#### Work to be completed:
Would you restate all the data that follows, word for word?

#### Data block:

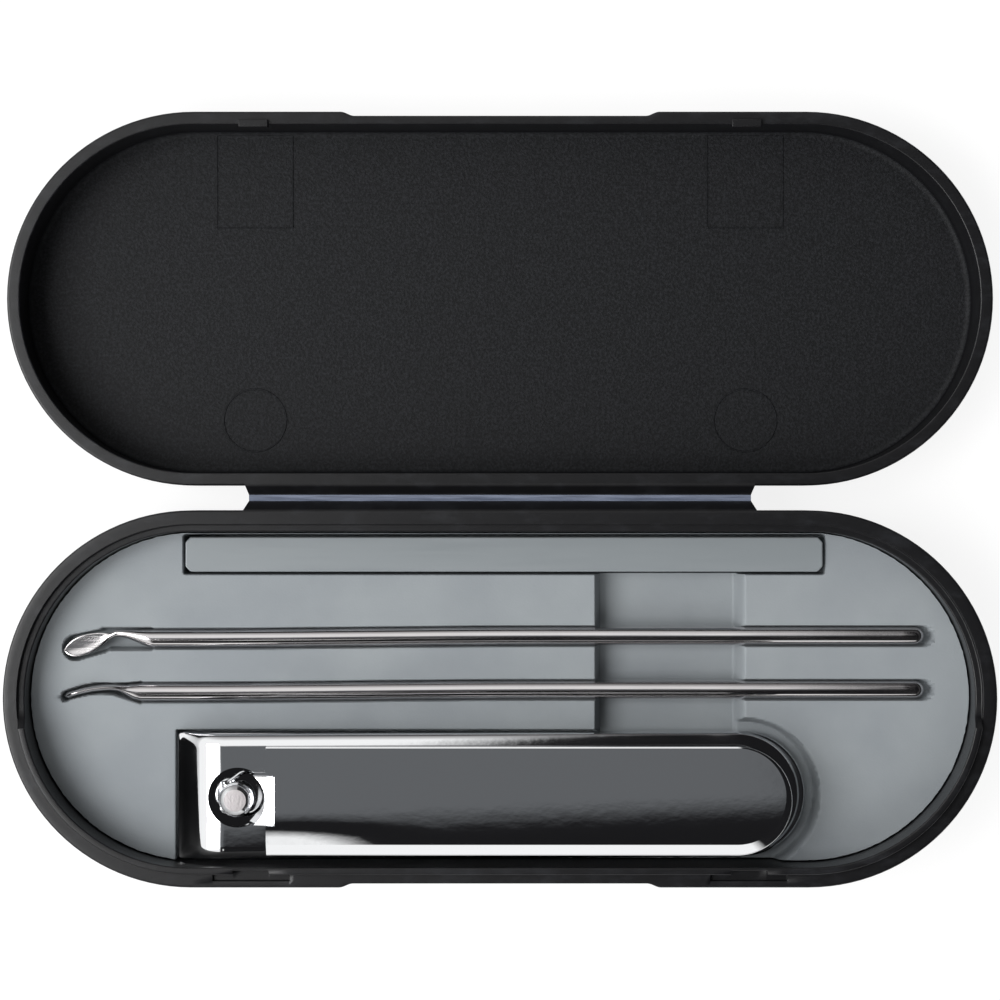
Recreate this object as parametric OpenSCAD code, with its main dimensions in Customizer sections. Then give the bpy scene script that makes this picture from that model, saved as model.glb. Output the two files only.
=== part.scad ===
// Manicure case: two round-ended shells on a moulded film hinge, a grey insert that fills the
// base, and the tools it holds: a glass file, an ear pick, a cuticle pusher and a nail clipper.
// Drawn open flat, as it lies on a table, in millimetres.
// Origin: on the table, under the middle of the hinge. +X right, +Y towards the lid, +Z up.

/* [Case shells] */
// Length of each shell
case_l = 96; // [93:1:130]
// Width of each shell
case_w = 36.4; // [35.6:0.2:48]
// Height of the base up to its ledge
base_h = 10; // [9.6:0.1:14]
// Height of the lid
lid_h = 7.4; // [6.4:0.1:12]
// Thickness of the base floor
base_floor = 1.4; // [0.8:0.1:1.8]
// Thickness of the lid floor
lid_floor = 1.3; // [0.8:0.1:2]
// Width of the flat ledge that the lid's rim closes on
ledge_w = 1.35; // [1.2:0.05:1.7]
// Thickness of the tongue inside the ledge
tongue_t = 0.7; // [0.5:0.05:1]
// Height of the tongue over the ledge, round the front half
tongue_h = 1; // [0.5:0.1:1.1]
// Depth of the step behind the ledge, round the rear half
rear_step = 0.6; // [0.3:0.1:1.2]
// Radius of the shells' outer bottom edge
foot_r = 2.6; // [1:0.1:3.5]
// Free play between lid and base, all round
seat_gap = 0.1; // [0.08:0.01:0.2]

/* [Hinge and catches] */
// Distance from the hinge line to each rear wall
hinge_gap = 1.2; // [1:0.1:2]
// Length of the hinge at its film
hinge_l = 48.6; // [30:0.2:56]
// Amount that each end of the hinge neck widens towards the wall
neck_flare = 0.5; // [0:0.1:1.5]
// Thickness of the two hinge flanges
flange_t = 0.9; // [0.6:0.1:1.4]
// Radius of the flexing film, rolled up as a bead
film_r = 0.25; // [0.15:0.01:0.3]
// Distance of each catch from the middle
catch_x = 24; // [18:0.5:27]
// Width of a catch on the lid
catch_w = 2.9; // [1.5:0.1:4]
// Width of the pocket that takes it in the base
pocket_w = 7.4; // [5:0.1:9]
// Height of the catch under the lid's rim
catch_h = 0.4; // [0.2:0.05:0.6]
// Length of the thumb recess in both front walls
thumb_l = 31; // [20:0.5:36]
// Depth of the thumb recess
thumb_d = 0.4; // [0.2:0.05:0.6]
// Length of the slope at each end of the thumb recess
thumb_slope = 1.3; // [0.5:0.1:3]

/* [Insert] */
// Height of the insert's top over the table
insert_top = 6; // [5.4:0.1:7]
// Gap between the insert and the base wall
insert_gap = 0.12; // [0.05:0.01:0.3]
// Play round the file and the rods in their slots
slot_play = 0.2; // [0.1:0.05:0.4]
// Length of the finger recess
finger_l = 14.7; // [10:0.1:18]
// Place of the finger recess's left edge
finger_x = 9.3; // [4:0.1:12]
// Thickness of insert under the finger recess
finger_floor = 1.8; // [1:0.1:2.6]

/* [Glass file] */
// Length of the file
file_l = 62.2; // [50:0.2:70]
// Thickness of the file, which stands on edge
file_t = 3.4; // [2.4:0.1:4.4]
// Height of the file on edge
file_h = 4.5; // [3.6:0.1:5.5]
// Chamfer of the file's corners
file_chamfer = 0.5; // [0.2:0.1:1.1]
// Distance of the file from the base's rear wall, inside
file_inset = 0.55; // [0.4:0.05:1.2]

/* [Rod tools] */
// Diameter of both rods
rod_d = 1.8; // [1.4:0.1:2.2]
// Distance from the base's end wall, inside, to the heads of both rods
rod_head_gap = 3.3; // [2.6:0.1:6]
// Distance from their domed ends to the other end wall
rod_tail_gap = 4.5; // [3:0.1:8]
// Distance from the clipper to the pusher's axis
pusher_gap = 4.15; // [3.6:0.05:5]
// Distance between the two rods' axes
rod_pitch = 5.25; // [4.6:0.05:6]
// Length of the ear pick's bowl
bowl_l = 5; // [3.5:0.1:6]
// Width of the ear pick's bowl
bowl_w = 2.2; // [1.8:0.1:3]
// Angle between the bowl and the rod, seen from above
bowl_turn = 16; // [0:1:20]
// Length of the pusher's thin blade
blade_l = 7; // [5:0.1:9]
// Thickness of the pusher's blade
blade_t = 0.65; // [0.4:0.05:1]
// Height of the pusher's blade, which stands on edge
blade_h = 2.8; // [2:0.1:3.2]

/* [Nail clipper] */
// Length of the lower jaw
clip_l = 61.3; // [54:0.1:66]
// Width of both jaws
clip_w = 12.2; // [10:0.1:13]
// Thickness of each jaw
jaw_t = 1.3; // [1:0.05:1.6]
// Rise of the upper jaw from its root to its lip
jaw_rise = 2.8; // [2.2:0.1:3]
// Distance of the flexing root from the clipper's rear end
root_x = 9.9; // [8:0.1:14]
// Length of the lip that bends down at the cutting end
lip_l = 4.2; // [3:0.1:4.6]
// Radius of the lip's bend
lip_r = 3.2; // [2:0.1:4]
// Angle that the lip is bent to
lip_a = 40; // [25:1:45]
// Opening between the cutting edges
edge_gap = 1.6; // [1.4:0.05:2]
// Distance of the pin from the cutting edges
pin_x = 6; // [5.4:0.1:8]
// Diameter of the pin's shaft
pin_d = 2.7; // [2.2:0.1:3]
// Diameter of the shallow dish round the pin
dish_d = 5.9; // [5:0.1:6.6]
// Diameter of the pin's head
pin_head_d = 3.3; // [3:0.1:3.4]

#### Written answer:
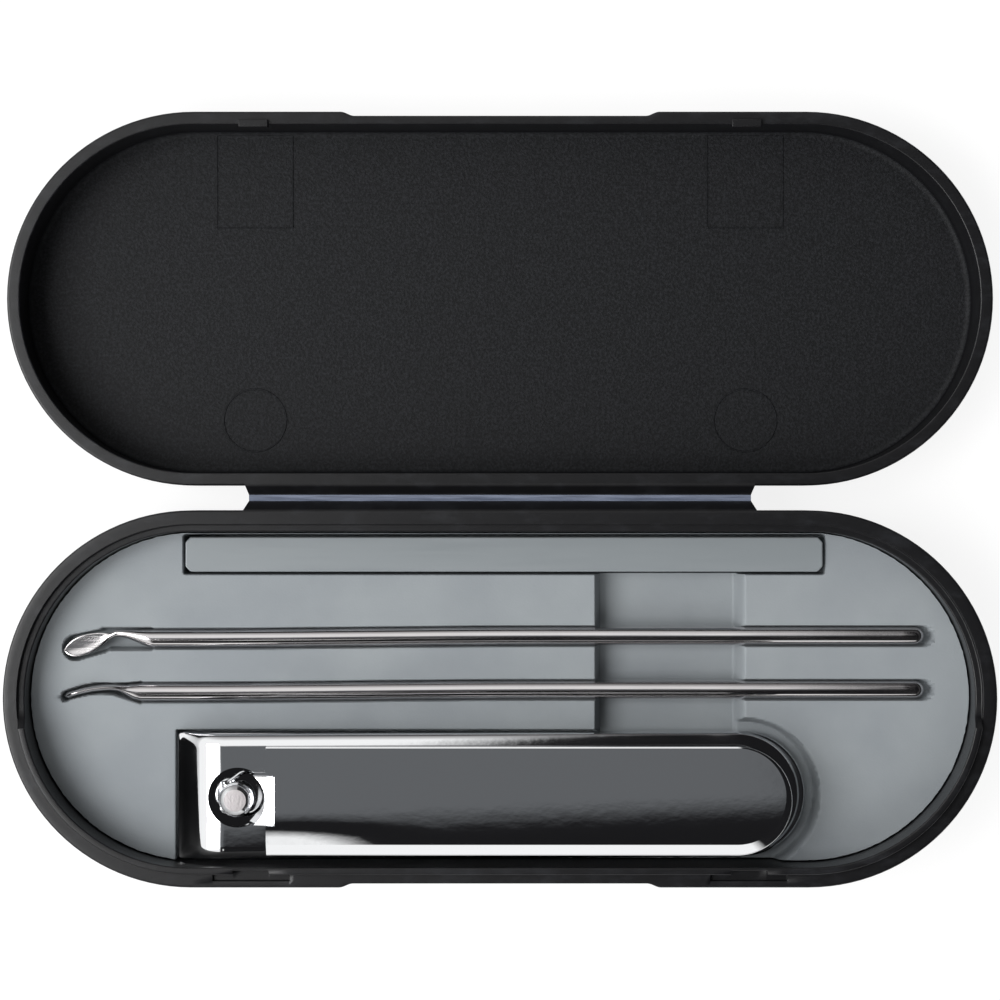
Recreate this object as parametric OpenSCAD code, with its main dimensions in Customizer sections. Then give the bpy scene script that makes this picture from that model, saved as model.glb. Output the two files only.
=== part.scad ===
// Manicure case: two round-ended shells on a moulded film hinge, a grey insert that fills the
// base, and the tools it holds: a glass file, an ear pick, a cuticle pusher and a nail clipper.
// Drawn open flat, as it lies on a table, in millimetres.
// Origin: on the table, under the middle of the hinge. +X right, +Y towards the lid, +Z up.

/* [Case shells] */
// Length of each shell
case_l = 96; // [93:1:130]
// Width of each shell
case_w = 36.4; // [35.6:0.2:48]
// Height of the base up to its ledge
base_h = 10; // [9.6:0.1:14]
// Height of the lid
lid_h = 7.4; // [6.4:0.1:12]
// Thickness of the base floor
base_floor = 1.4; // [0.8:0.1:1.8]
// Thickness of the lid floor
lid_floor = 1.3; // [0.8:0.1:2]
// Width of the flat ledge that the lid's rim closes on
ledge_w = 1.35; // [1.2:0.05:1.7]
// Thickness of the tongue inside the ledge
tongue_t = 0.7; // [0.5:0.05:1]
// Height of the tongue over the ledge, round the front half
tongue_h = 1; // [0.5:0.1:1.1]
// Depth of the step behind the ledge, round the rear half
rear_step = 0.6; // [0.3:0.1:1.2]
// Radius of the shells' outer bottom edge
foot_r = 2.6; // [1:0.1:3.5]
// Free play between lid and base, all round
seat_gap = 0.1; // [0.08:0.01:0.2]

/* [Hinge and catches] */
// Distance from the hinge line to each rear wall
hinge_gap = 1.2; // [1:0.1:2]
// Length of the hinge at its film
hinge_l = 48.6; // [30:0.2:56]
// Amount that each end of the hinge neck widens towards the wall
neck_flare = 0.5; // [0:0.1:1.5]
// Thickness of the two hinge flanges
flange_t = 0.9; // [0.6:0.1:1.4]
// Radius of the flexing film, rolled up as a bead
film_r = 0.25; // [0.15:0.01:0.3]
// Distance of each catch from the middle
catch_x = 24; // [18:0.5:27]
// Width of a catch on the lid
catch_w = 2.9; // [1.5:0.1:4]
// Width of the pocket that takes it in the base
pocket_w = 7.4; // [5:0.1:9]
// Height of the catch under the lid's rim
catch_h = 0.4; // [0.2:0.05:0.6]
// Length of the thumb recess in both front walls
thumb_l = 31; // [20:0.5:36]
// Depth of the thumb recess
thumb_d = 0.4; // [0.2:0.05:0.6]
// Length of the slope at each end of the thumb recess
thumb_slope = 1.3; // [0.5:0.1:3]

/* [Insert] */
// Height of the insert's top over the table
insert_top = 6; // [5.4:0.1:7]
// Gap between the insert and the base wall
insert_gap = 0.12; // [0.05:0.01:0.3]
// Play round the file and the rods in their slots
slot_play = 0.2; // [0.1:0.05:0.4]
// Length of the finger recess
finger_l = 14.7; // [10:0.1:18]
// Place of the finger recess's left edge
finger_x = 9.3; // [4:0.1:12]
// Thickness of insert under the finger recess
finger_floor = 1.8; // [1:0.1:2.6]

/* [Glass file] */
// Length of the file
file_l = 62.2; // [50:0.2:70]
// Thickness of the file, which stands on edge
file_t = 3.4; // [2.4:0.1:4.4]
// Height of the file on edge
file_h = 4.5; // [3.6:0.1:5.5]
// Chamfer of the file's corners
file_chamfer = 0.5; // [0.2:0.1:1.1]
// Distance of the file from the base's rear wall, inside
file_inset = 0.55; // [0.4:0.05:1.2]

/* [Rod tools] */
// Diameter of both rods
rod_d = 1.8; // [1.4:0.1:2.2]
// Distance from the base's end wall, inside, to the heads of both rods
rod_head_gap = 3.3; // [2.6:0.1:6]
// Distance from their domed ends to the other end wall
rod_tail_gap = 4.5; // [3:0.1:8]
// Distance from the clipper to the pusher's axis
pusher_gap = 4.15; // [3.6:0.05:5]
// Distance between the two rods' axes
rod_pitch = 5.25; // [4.6:0.05:6]
// Length of the ear pick's bowl
bowl_l = 5; // [3.5:0.1:6]
// Width of the ear pick's bowl
bowl_w = 2.2; // [1.8:0.1:3]
// Angle between the bowl and the rod, seen from above
bowl_turn = 16; // [0:1:20]
// Length of the pusher's thin blade
blade_l = 7; // [5:0.1:9]
// Thickness of the pusher's blade
blade_t = 0.65; // [0.4:0.05:1]
// Height of the pusher's blade, which stands on edge
blade_h = 2.8; // [2:0.1:3.2]

/* [Nail clipper] */
// Length of the lower jaw
clip_l = 61.3; // [54:0.1:66]
// Width of both jaws
clip_w = 12.2; // [10:0.1:13]
// Thickness of each jaw
jaw_t = 1.3; // [1:0.05:1.6]
// Rise of the upper jaw from its root to its lip
jaw_rise = 2.8; // [2.2:0.1:3]
// Distance of the flexing root from the clipper's rear end
root_x = 9.9; // [8:0.1:14]
// Length of the lip that bends down at the cutting end
lip_l = 4.2; // [3:0.1:4.6]
// Radius of the lip's bend
lip_r = 3.2; // [2:0.1:4]
// Angle that the lip is bent to
lip_a = 40; // [25:1:45]
// Opening between the cutting edges
edge_gap = 1.6; // [1.4:0.05:2]
// Distance of the pin from the cutting edges
pin_x = 6; // [5.4:0.1:8]
// Diameter of the pin's shaft
pin_d = 2.7; // [2.2:0.1:3]
// Diameter of the shallow dish round the pin
dish_d = 5.9; // [5:0.1:6.6]
// Diameter of the pin's head
pin_head_d = 3.3; // [3:0.1:3.4]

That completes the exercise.